◆ **Problem description**
Give back, exactly as it appears, the run of lines opening with the one containing "Recreate this object" and closing with the one containing "const FACING_IN = LINING_OUT + FABRIC;". Nothing outside that run should appear.

◆ **Records shown**
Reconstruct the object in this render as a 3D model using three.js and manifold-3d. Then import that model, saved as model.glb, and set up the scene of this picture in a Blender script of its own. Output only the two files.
...
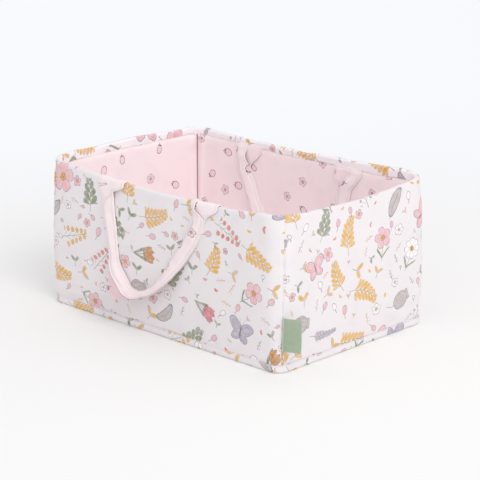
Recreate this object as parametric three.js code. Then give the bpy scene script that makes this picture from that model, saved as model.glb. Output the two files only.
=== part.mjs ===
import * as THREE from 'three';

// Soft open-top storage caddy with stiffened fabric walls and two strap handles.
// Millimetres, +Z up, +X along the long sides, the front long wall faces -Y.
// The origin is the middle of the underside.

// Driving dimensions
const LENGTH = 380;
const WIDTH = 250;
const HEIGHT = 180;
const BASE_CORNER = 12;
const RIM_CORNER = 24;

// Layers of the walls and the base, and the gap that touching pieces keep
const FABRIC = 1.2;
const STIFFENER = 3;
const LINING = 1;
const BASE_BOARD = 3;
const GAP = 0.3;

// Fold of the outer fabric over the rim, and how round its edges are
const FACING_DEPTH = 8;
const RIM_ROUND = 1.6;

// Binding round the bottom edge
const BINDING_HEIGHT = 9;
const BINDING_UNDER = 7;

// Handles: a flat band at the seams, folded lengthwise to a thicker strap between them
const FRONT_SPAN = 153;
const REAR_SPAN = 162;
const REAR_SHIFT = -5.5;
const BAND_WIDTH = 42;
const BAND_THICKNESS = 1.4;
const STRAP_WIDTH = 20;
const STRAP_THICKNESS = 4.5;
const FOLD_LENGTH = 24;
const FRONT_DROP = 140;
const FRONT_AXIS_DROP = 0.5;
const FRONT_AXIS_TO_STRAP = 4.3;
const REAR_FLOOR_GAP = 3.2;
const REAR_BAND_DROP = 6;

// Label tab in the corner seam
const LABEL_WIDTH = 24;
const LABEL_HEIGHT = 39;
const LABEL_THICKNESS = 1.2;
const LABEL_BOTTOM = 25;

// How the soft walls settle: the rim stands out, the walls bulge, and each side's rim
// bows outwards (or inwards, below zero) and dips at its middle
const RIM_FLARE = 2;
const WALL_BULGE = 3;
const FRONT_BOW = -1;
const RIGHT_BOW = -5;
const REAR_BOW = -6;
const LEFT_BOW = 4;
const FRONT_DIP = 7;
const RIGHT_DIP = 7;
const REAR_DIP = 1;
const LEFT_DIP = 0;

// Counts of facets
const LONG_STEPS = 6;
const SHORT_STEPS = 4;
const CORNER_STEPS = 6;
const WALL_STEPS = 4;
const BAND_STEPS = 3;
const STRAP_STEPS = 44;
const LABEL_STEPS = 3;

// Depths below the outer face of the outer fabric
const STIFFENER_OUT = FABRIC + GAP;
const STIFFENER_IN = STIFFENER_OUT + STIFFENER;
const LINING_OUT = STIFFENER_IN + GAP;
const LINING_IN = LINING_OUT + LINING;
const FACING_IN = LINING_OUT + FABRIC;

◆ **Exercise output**
Recreate this object as parametric three.js code. Then give the bpy scene script that makes this picture from that model, saved as model.glb. Output the two files only.
=== part.mjs ===
import * as THREE from 'three';

// Soft open-top storage caddy with stiffened fabric walls and two strap handles.
// Millimetres, +Z up, +X along the long sides, the front long wall faces -Y.
// The origin is the middle of the underside.

// Driving dimensions
const LENGTH = 380;
const WIDTH = 250;
const HEIGHT = 180;
const BASE_CORNER = 12;
const RIM_CORNER = 24;

// Layers of the walls and the base, and the gap that touching pieces keep
const FABRIC = 1.2;
const STIFFENER = 3;
const LINING = 1;
const BASE_BOARD = 3;
const GAP = 0.3;

// Fold of the outer fabric over the rim, and how round its edges are
const FACING_DEPTH = 8;
const RIM_ROUND = 1.6;

// Binding round the bottom edge
const BINDING_HEIGHT = 9;
const BINDING_UNDER = 7;

// Handles: a flat band at the seams, folded lengthwise to a thicker strap between them
const FRONT_SPAN = 153;
const REAR_SPAN = 162;
const REAR_SHIFT = -5.5;
const BAND_WIDTH = 42;
const BAND_THICKNESS = 1.4;
const STRAP_WIDTH = 20;
const STRAP_THICKNESS = 4.5;
const FOLD_LENGTH = 24;
const FRONT_DROP = 140;
const FRONT_AXIS_DROP = 0.5;
const FRONT_AXIS_TO_STRAP = 4.3;
const REAR_FLOOR_GAP = 3.2;
const REAR_BAND_DROP = 6;

// Label tab in the corner seam
const LABEL_WIDTH = 24;
const LABEL_HEIGHT = 39;
const LABEL_THICKNESS = 1.2;
const LABEL_BOTTOM = 25;

// How the soft walls settle: the rim stands out, the walls bulge, and each side's rim
// bows outwards (or inwards, below zero) and dips at its middle
const RIM_FLARE = 2;
const WALL_BULGE = 3;
const FRONT_BOW = -1;
const RIGHT_BOW = -5;
const REAR_BOW = -6;
const LEFT_BOW = 4;
const FRONT_DIP = 7;
const RIGHT_DIP = 7;
const REAR_DIP = 1;
const LEFT_DIP = 0;

// Counts of facets
const LONG_STEPS = 6;
const SHORT_STEPS = 4;
const CORNER_STEPS = 6;
const WALL_STEPS = 4;
const BAND_STEPS = 3;
const STRAP_STEPS = 44;
const LABEL_STEPS = 3;

// Depths below the outer face of the outer fabric
const STIFFENER_OUT = FABRIC + GAP;
const STIFFENER_IN = STIFFENER_OUT + STIFFENER;
const LINING_OUT = STIFFENER_IN + GAP;
const LINING_IN = LINING_OUT + LINING;
const FACING_IN = LINING_OUT + FABRIC;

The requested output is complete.